Sadly, the influence of alcohol on such situations is often underestimated. The same Washington Post study showed only a small percentage of students considering reduced alcohol intake or stricter regulations on alcohol availability on campus as effective measures against sexual assault.
In contrast, Brock Turner’s victim emphasized the need to shift focus from the drinking culture to consent culture. While the author acknowledges the significance of this viewpoint, he argues that both alcohol reduction and consent education are equally crucial. Alcohol-induced myopia can severely impact clear and honest communication, thus it is vital to address both elements to make significant progress in preventing such incidents.
Lesson 7 – Sandra Bland Was A Tragic Consequence of Misjudging Strangers.
In July 2015, African-American woman Sandra Bland was pulled over by Texas State Trooper, Brian Encinia, for a minor traffic violation. Annoyed at Encinia’s aggressive driving, Bland expressed her irritation, which Encinia misunderstood as provocative. As the situation intensified, Encinia demanded Bland exit her car, ultimately resulting in him forcibly removing her. Tragically, Bland allegedly took her own life in police custody three days later.
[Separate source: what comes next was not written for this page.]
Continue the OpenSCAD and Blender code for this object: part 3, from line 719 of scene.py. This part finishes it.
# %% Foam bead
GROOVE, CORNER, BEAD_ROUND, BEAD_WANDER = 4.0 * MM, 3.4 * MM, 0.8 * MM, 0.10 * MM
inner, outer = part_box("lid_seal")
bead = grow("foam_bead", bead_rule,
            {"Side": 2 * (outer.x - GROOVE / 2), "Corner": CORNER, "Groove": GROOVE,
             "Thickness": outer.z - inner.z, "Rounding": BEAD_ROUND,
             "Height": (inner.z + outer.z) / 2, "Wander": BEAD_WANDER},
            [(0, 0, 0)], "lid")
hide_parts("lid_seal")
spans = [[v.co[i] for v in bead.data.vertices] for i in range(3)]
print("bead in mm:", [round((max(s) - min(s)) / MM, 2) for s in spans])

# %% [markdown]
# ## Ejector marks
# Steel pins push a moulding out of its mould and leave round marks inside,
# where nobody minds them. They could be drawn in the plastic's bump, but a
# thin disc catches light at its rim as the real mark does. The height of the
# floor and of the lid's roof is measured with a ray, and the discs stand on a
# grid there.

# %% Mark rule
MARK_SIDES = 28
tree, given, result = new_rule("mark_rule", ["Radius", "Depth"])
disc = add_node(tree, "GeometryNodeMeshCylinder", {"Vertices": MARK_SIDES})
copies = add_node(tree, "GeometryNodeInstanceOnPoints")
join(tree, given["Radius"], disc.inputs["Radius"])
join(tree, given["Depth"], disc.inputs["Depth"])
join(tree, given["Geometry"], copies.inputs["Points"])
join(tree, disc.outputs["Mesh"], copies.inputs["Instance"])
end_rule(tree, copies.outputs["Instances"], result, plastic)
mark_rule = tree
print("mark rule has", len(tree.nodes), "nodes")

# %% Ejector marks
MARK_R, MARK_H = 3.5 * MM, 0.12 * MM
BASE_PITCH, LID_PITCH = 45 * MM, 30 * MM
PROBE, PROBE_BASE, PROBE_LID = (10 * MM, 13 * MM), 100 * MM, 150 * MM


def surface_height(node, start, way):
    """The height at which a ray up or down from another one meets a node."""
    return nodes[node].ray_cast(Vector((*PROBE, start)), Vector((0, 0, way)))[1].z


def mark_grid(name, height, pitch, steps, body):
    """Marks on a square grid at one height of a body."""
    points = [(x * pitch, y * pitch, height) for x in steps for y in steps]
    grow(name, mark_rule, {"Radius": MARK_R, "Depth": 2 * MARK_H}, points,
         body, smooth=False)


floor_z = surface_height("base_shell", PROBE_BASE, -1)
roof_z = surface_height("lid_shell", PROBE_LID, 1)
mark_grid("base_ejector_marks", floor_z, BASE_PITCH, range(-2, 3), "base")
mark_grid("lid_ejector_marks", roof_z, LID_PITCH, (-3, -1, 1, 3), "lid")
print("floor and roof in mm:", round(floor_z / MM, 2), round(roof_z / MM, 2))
This incident exemplifies the pitfalls of misapplying the assumption of truth and transparency. Encinia deployed a policing tactic usually reserved for high-crime areas, inappropriately in a low-crime area. He misread Bland’s stress as criminal intent, perceiving her attempt to soothe herself with a cigarette as threatening. This tragic episode underscores the dangers of faulty assumptions in communication, stressing the need to improve our understanding and interactions with strangers.